◆ WORK TO BE COMPLETED:
Return only the lines from the top of the material through the line marked by "TIP_SLANT = 2.4", unaltered.

◆ SUPPLIED DATA:
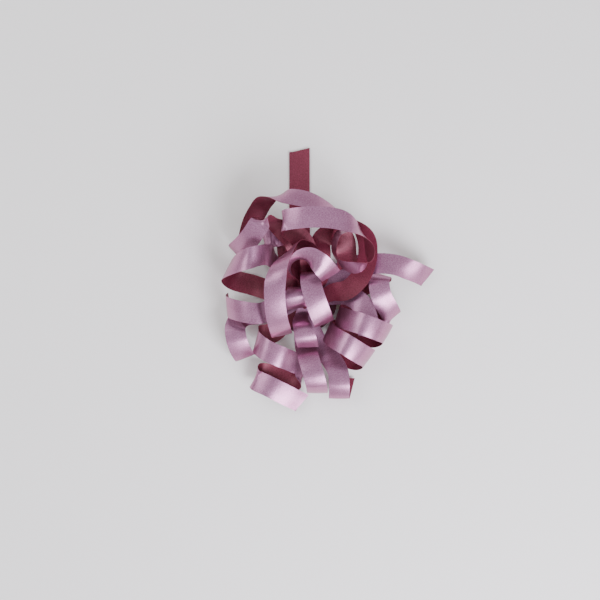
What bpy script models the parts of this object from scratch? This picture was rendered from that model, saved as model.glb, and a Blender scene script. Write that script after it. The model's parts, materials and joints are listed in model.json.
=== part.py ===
"""A pre-made gift bow of curled ribbon strands, stapled to a self-adhesive card base.

Frame: origin at the centre of the base's underside, +Z away from the gift, +X and +Y across it.
Lengths in the tables below are millimetres; everything is built in metres.
"""

import math

import bmesh
import bpy
import numpy as np
from mathutils import Vector

MM = 0.001

# Ribbon stock
RIBBON_WIDTH = 10.0
RIBBON_THICKNESS = 0.15
ROOT_WIDTH = 6.0
GATHER_LENGTH = 20.0
RIBBON_STEP = 2.6
TIP_SLANT = 2.4

# Base stack, from the gift upwards
LINER_RADIUS = 13.5
LINER_THICKNESS = 0.15
LINER_TAB_WIDTH = 9.0
LINER_TAB_LENGTH = 5.0
PAD_RADIUS = 12.5
PAD_THICKNESS = 1.2
PAD_POCKET = (6.4, 2.2)
CARD_RADIUS = 16.0
CARD_THICKNESS = 0.8
DISC_SIDES = 40
GAP = 0.3

PAD_BOTTOM = LINER_THICKNESS + GAP
CARD_BOTTOM = PAD_BOTTOM + PAD_THICKNESS + GAP
CARD_TOP = CARD_BOTTOM + CARD_THICKNESS

# Root tabs stacked on the card, pierced by one long staple
FIRST_TAB = CARD_TOP + GAP
TAB_PITCH = RIBBON_THICKNESS + GAP
TAB_BACK = 3.3
TAB_FLAT = 1.5
TAB_FRONT = 3.8
STAPLE_SPAN = 4.0
STAPLE_WIRE = 0.5
STAPLE_HOLE = STAPLE_WIRE + 2 * GAP
STAPLE_HOLE_SIDES = 8
CLINCH_LENGTH = 1.3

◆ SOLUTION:
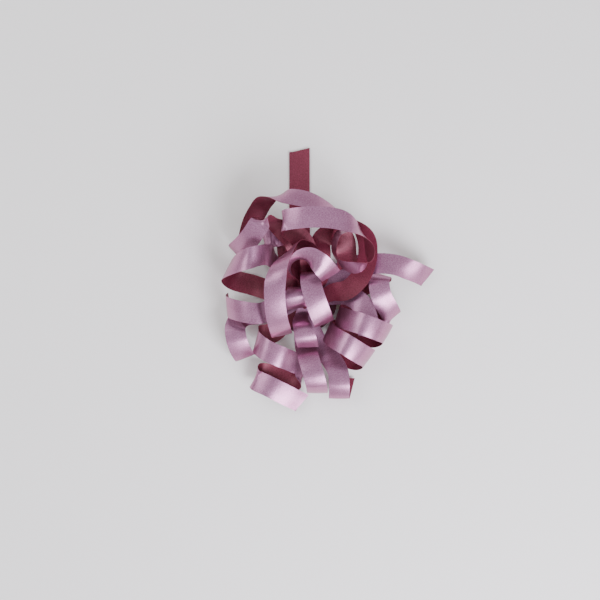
What bpy script models the parts of this object from scratch? This picture was rendered from that model, saved as model.glb, and a Blender scene script. Write that script after it. The model's parts, materials and joints are listed in model.json.
=== part.py ===
"""A pre-made gift bow of curled ribbon strands, stapled to a self-adhesive card base.

Frame: origin at the centre of the base's underside, +Z away from the gift, +X and +Y across it.
Lengths in the tables below are millimetres; everything is built in metres.
"""

import math

import bmesh
import bpy
import numpy as np
from mathutils import Vector

MM = 0.001

# Ribbon stock
RIBBON_WIDTH = 10.0
RIBBON_THICKNESS = 0.15
ROOT_WIDTH = 6.0
GATHER_LENGTH = 20.0
RIBBON_STEP = 2.6
TIP_SLANT = 2.4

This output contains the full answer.